> What the task requires
Take the lines from the beginning of the data below through the line holding "return np.linspace(0.0, 2" and return exactly those.
* begin Data extract *
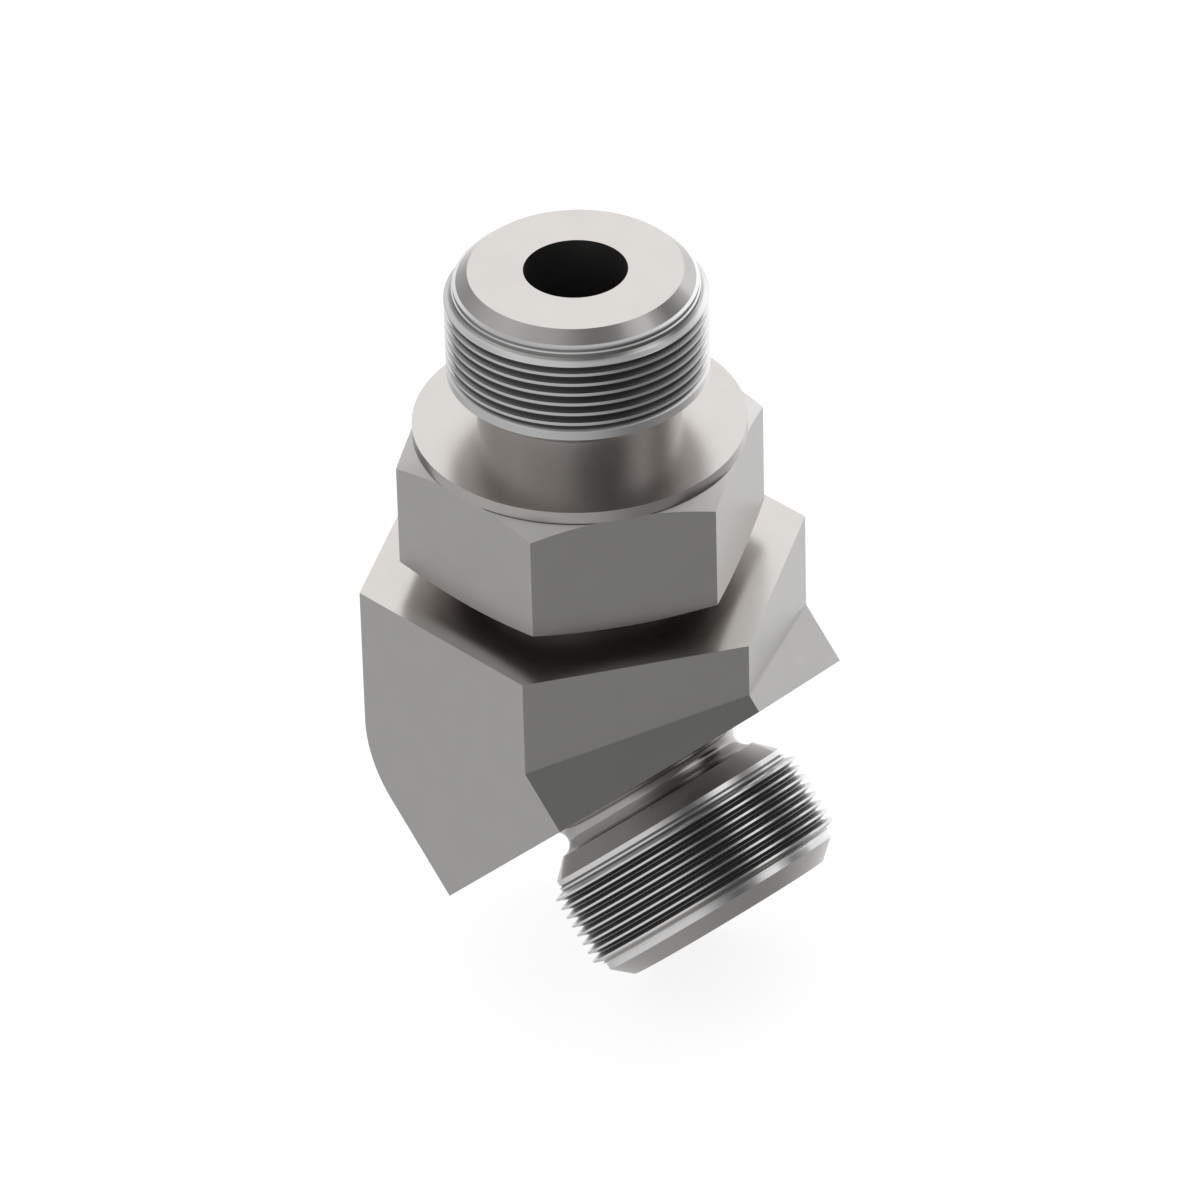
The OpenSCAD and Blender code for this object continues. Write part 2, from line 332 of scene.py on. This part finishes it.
def arc(centre: tuple[float, float], radius: float, start: float, end: float, count: int) -> Array:
    """Points on a circle in a half section: centre plus radius times cosine and sine of even angles.

    Args:
        centre: The circle's centre, as radius from the axis and height.
        radius: Its radius.
        start: The first angle in degrees, from straight outwards towards up.
        end: The last angle in degrees.
        count: How many points.

    Returns:
        An array of (radius, height) points.
    """
    turn = np.radians(np.linspace(start, end, count))
    return np.stack([centre[0] + radius * np.cos(turn), centre[1] + radius * np.sin(turn)], axis=1)


def hexagon_reach(turn: Array, across_flats: float) -> Array:
    """Distance from the axis to a hexagon's edge.

    It is half the width across flats over the cosine of the angle to the nearest flat's middle. The corners
    lie at whole multiples of sixty degrees.

    Args:
        turn: Angles about the axis, in radians.
        across_flats: Width across flats.

    Returns:
        The distance for each angle.
    """
    return across_flats / 2 / np.cos(np.mod(turn, math.pi / 3) - math.pi / 6)


def columns(count: int = COLUMNS) -> Array:
    """The angles of a lathe grid's columns, evenly from zero to a full turn: the last lies on the first.

    Args:
        count: How many strips go round.

    Returns:
        The angles in radians, one more than the strips.
    """
    return np.linspace(0.0, 2 * math.pi, count + 1)


def spun(profile: Array, turn: Array) -> Array:
    """A profile carried round the axis: each (radius, height) becomes a ring of radius times cosine and sine.

    Args:
        profile: Rows of (radius, height), or of (radius per column, height per column).
        turn: The columns' angles.

    Returns:
        A grid of points, rows by columns.
    """
    radius, height = profile[:, 0, None], profile[:, 1, None]
    return np.stack([radius * np.cos(turn), radius * np.sin(turn), height + 0 * turn], axis=2)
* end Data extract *
> Written solution
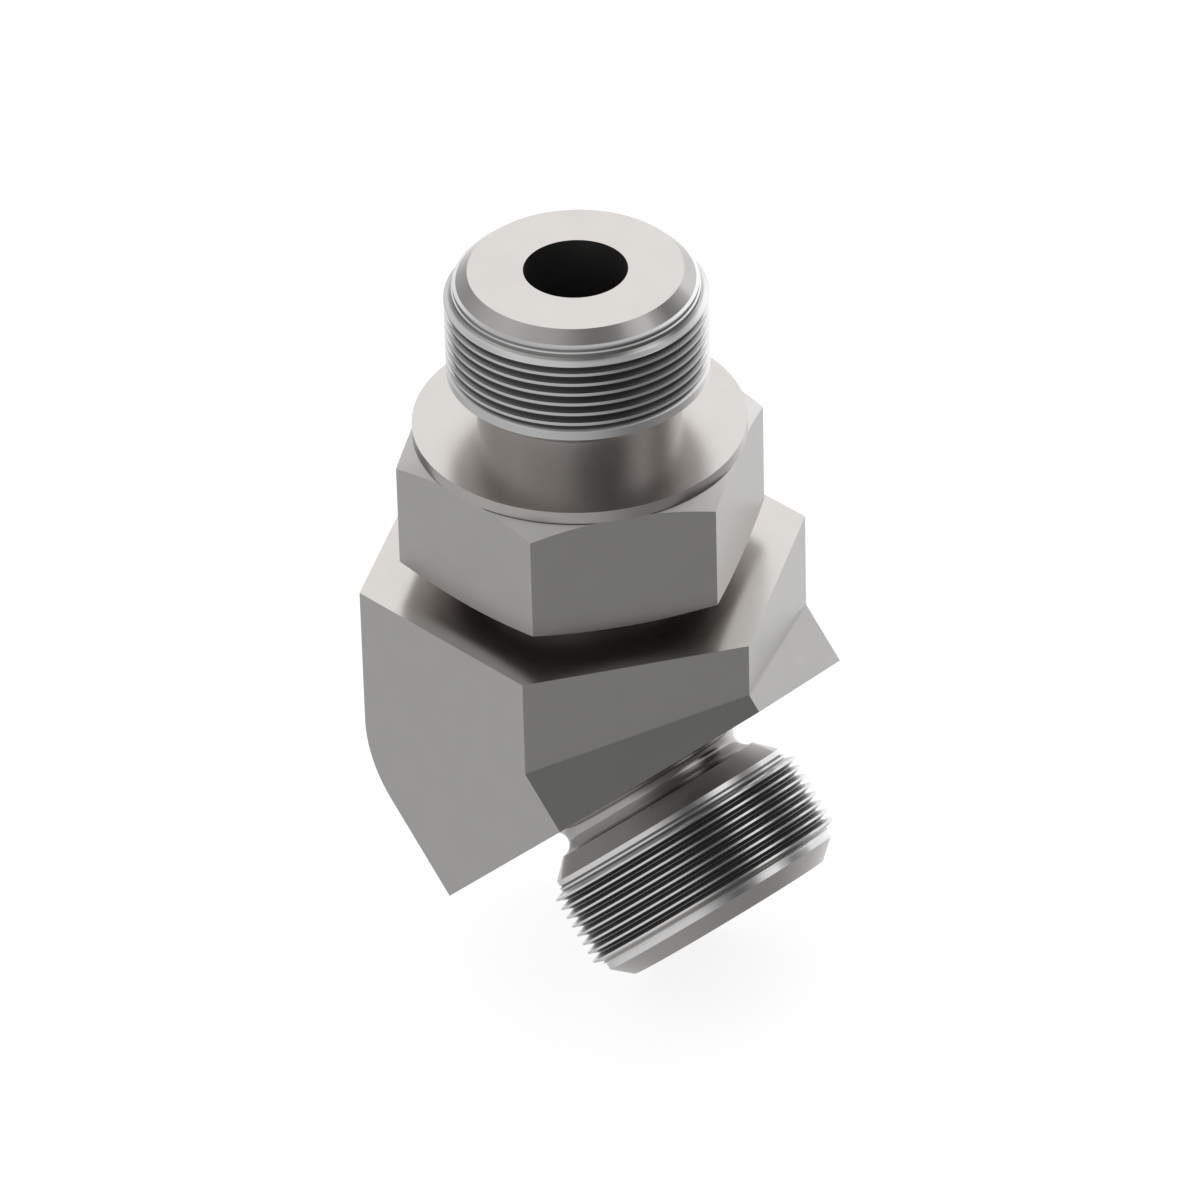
The OpenSCAD and Blender code for this object continues. Write part 2, from line 332 of scene.py on. This part finishes it.
def arc(centre: tuple[float, float], radius: float, start: float, end: float, count: int) -> Array:
    """Points on a circle in a half section: centre plus radius times cosine and sine of even angles.

    Args:
        centre: The circle's centre, as radius from the axis and height.
        radius: Its radius.
        start: The first angle in degrees, from straight outwards towards up.
        end: The last angle in degrees.
        count: How many points.

    Returns:
        An array of (radius, height) points.
    """
    turn = np.radians(np.linspace(start, end, count))
    return np.stack([centre[0] + radius * np.cos(turn), centre[1] + radius * np.sin(turn)], axis=1)


def hexagon_reach(turn: Array, across_flats: float) -> Array:
    """Distance from the axis to a hexagon's edge.

    It is half the width across flats over the cosine of the angle to the nearest flat's middle. The corners
    lie at whole multiples of sixty degrees.

    Args:
        turn: Angles about the axis, in radians.
        across_flats: Width across flats.

    Returns:
        The distance for each angle.
    """
    return across_flats / 2 / np.cos(np.mod(turn, math.pi / 3) - math.pi / 6)


def columns(count: int = COLUMNS) -> Array:
    """The angles of a lathe grid's columns, evenly from zero to a full turn: the last lies on the first.

    Args:
        count: How many strips go round.

    Returns:
        The angles in radians, one more than the strips.
    """
    return np.linspace(0.0, 2 * math.pi, count + 1)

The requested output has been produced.